A Regeneração
Há muitos séculos as humanidades prosseguem de maneira
uniforme a sua marcha ascendente através do espaço e do tempo. Cada uma delas
percorre, etapa por etapa, a rota do progresso. Se diferem quanto aos meios
infinitamente diversos que a Providencia lhes concedeu, são todas chamadas a se
unirem e a se identificarem na perfeição, desde que todas partem da ignorância e
da inconsciência de si mesmas e avançam indefinidamente para um mesmo objetivo:
Deus, para atingirem a felicidade suprema pelo conhecimento do amor.
Há universos e mundos, como povos e indivíduos. As transformações físicas da
terra, que sustenta os corpos, podem ser divididas em duas formas, da mesma
maneira que as transformações morais e intelectuais que alargam o espírito e o
coração.
A terra se modifica pela cultura, pelo arroteamento e os esforços perseverantes
dos seus possuidores e interessados. Mas a esse aperfeiçoamento incessante
devemos juntar os efeitos dos grandes cataclismos periódicos, que representam o
seu regulador supremo, à maneira da enxada e da charrua para o lavrador.
As Humanidades se transformam e progridem pelo estudo perseverante e pela
permuta de pensamentos. Ao se instruírem e ao instruírem os outros, as
inteligências se enriquecem, mas os cataclismos morais que regenerem o
pensamento são necessários para determinar a aceitação de certas verdades.
Assimilam-se sem perturbações e progressivamente as conseqüências de verdade
aceitas, mas é necessária uma conjugação imensa de esforços perseverantes para
que novos princípios sejam aceitos. Marcha-se lentamente e sem fadiga por um
caminho plano, mas são necessárias todas as forcas para subir-se uma senda
agreste e superar os obstáculos que surgem. Assim também, para avançar, o homem
tem de quebrar as cadeias que o prendem ao pelourinho do passado através do
habito, da rotina e dos preconceitos. Do contrario continuara firme e ele rodara
num circulo vicioso, sem saída, ate compreender que, para superar a resistência
que lhe fecha a rota do futuro, não basta quebrar as velhas armas estragadas,
mas é indispensável fazer outras.
Destruir um navio que faz água por todos os lados, antes de empreender uma
travessia marítima, é medida de prudência, mas será ainda necessário, para
realizar a viagem, construir novos meios de transporte.

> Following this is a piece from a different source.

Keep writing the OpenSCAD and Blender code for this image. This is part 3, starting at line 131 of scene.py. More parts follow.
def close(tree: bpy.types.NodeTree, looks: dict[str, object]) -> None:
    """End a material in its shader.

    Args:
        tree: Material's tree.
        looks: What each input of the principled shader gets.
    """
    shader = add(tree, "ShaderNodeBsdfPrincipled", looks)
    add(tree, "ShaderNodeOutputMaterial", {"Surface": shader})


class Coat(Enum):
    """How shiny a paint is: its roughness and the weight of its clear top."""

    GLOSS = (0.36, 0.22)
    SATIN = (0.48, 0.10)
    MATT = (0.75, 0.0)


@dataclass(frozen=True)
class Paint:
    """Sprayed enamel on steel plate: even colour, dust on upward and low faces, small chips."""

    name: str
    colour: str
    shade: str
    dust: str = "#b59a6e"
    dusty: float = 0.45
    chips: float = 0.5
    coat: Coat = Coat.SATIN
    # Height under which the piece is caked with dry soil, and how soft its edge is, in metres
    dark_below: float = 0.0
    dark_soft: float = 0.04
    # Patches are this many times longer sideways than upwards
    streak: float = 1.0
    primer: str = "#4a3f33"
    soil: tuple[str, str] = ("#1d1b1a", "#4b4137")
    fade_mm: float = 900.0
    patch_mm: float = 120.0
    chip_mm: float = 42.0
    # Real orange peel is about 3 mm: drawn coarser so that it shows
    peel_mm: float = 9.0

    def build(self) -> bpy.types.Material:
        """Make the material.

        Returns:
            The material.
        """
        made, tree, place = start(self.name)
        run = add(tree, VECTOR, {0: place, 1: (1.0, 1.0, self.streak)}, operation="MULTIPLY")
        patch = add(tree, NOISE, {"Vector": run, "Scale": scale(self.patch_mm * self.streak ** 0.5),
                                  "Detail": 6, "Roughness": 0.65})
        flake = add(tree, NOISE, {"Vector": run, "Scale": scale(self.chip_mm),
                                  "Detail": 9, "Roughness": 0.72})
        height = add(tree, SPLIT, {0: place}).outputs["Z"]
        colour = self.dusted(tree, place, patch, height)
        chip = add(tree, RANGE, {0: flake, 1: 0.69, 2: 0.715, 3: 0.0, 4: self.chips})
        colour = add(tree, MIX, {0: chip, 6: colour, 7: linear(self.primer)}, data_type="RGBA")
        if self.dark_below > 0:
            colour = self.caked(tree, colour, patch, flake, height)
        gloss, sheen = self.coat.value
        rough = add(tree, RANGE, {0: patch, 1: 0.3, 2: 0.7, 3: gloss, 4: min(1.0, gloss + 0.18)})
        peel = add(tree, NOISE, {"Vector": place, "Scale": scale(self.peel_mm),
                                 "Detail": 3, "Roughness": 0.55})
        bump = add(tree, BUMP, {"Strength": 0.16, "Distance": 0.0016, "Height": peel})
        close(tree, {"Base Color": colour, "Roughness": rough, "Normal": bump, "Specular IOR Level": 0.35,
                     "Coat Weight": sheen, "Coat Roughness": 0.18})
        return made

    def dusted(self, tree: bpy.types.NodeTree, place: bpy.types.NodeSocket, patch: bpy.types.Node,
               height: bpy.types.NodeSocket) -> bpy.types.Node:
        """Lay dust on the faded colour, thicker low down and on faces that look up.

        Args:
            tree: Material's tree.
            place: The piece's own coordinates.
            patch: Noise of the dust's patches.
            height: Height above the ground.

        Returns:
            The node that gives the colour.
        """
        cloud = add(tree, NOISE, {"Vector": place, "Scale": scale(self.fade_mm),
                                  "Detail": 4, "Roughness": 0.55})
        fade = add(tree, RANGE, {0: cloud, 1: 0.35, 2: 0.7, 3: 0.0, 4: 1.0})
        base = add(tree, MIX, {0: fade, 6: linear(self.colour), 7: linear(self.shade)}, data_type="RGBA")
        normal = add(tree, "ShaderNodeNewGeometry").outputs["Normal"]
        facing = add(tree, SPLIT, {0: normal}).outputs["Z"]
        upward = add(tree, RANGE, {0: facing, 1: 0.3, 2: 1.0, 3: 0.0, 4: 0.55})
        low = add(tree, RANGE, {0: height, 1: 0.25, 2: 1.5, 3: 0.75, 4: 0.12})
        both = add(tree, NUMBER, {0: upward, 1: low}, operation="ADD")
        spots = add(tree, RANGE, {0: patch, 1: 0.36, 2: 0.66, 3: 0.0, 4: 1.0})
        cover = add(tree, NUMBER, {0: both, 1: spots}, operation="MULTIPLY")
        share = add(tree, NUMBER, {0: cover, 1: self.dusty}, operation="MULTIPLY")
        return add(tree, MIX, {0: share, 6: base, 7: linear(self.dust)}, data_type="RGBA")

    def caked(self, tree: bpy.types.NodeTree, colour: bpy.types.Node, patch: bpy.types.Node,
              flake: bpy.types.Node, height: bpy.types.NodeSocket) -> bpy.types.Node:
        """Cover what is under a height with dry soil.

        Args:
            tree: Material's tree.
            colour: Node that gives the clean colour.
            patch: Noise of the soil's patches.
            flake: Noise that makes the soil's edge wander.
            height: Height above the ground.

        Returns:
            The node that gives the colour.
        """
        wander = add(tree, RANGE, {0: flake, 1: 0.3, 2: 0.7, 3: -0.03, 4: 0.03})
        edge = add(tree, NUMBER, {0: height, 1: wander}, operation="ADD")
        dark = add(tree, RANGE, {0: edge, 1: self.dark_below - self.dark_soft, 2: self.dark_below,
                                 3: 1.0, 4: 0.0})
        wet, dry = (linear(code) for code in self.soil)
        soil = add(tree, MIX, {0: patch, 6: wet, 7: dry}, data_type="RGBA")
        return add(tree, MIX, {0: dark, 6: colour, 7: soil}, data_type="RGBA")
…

Eis, no entanto,
atualmente, onde se encontram certos homens avançados, no mundo moral e
filosófico e em outros mundos do pensamento! Tudo solaparam, tudo atacaram! As
ruínas se espalham por toda parte, mas eles ainda não compreenderam que é
necessário elevar, sobre essas ruínas, alguma coisa mais seria do que um livre
pensamento e uma independência moral, independentes apenas da moral e da razão.
O nada em que se apóiam é uma palavra profunda somente por ser vazia. Se Deus
não pode mais criar os mundos do nada, não pode o homem criar novas crenças sem
bases. Essas bases estão no estudo e na observação dos fatos.
A verdade eterna, como a lei que a confirma, não dependem da aceitação dos
homens para existir. Ela é. E governa o Universo a despeito dos que fecham os
olhos para não vê-la. A eletricidade existia antes de Galvani e o vapor antes de
Papin, como a nova crença e os princípios filosóficos do futuro, antes mesmo que
os publicistas e os filósofos os confirmem.
Sede os pioneiros perseverantes e infatigáveis! Se vos chamarem de loucos, como
a Salomao de Caus, se vos repelirem como a Fulton, continuai avançando, porque o
tempo, o juiz supremo, fará surgir das trevas os que alimentam o farol que deve,
um dia, iluminar toda a Humanidade.
Na Terra, o passado e o futuro são os dois braços de uma alavanca que tem no
presente o seu ponto de apoio. Enquanto a rotina e os preconceitos dominam, o
passado esta no apogeu. Quando a luz se faz, a alavanca se move e o passado que
já escurecia desaparece, para dar lugar ao futuro que alvorece.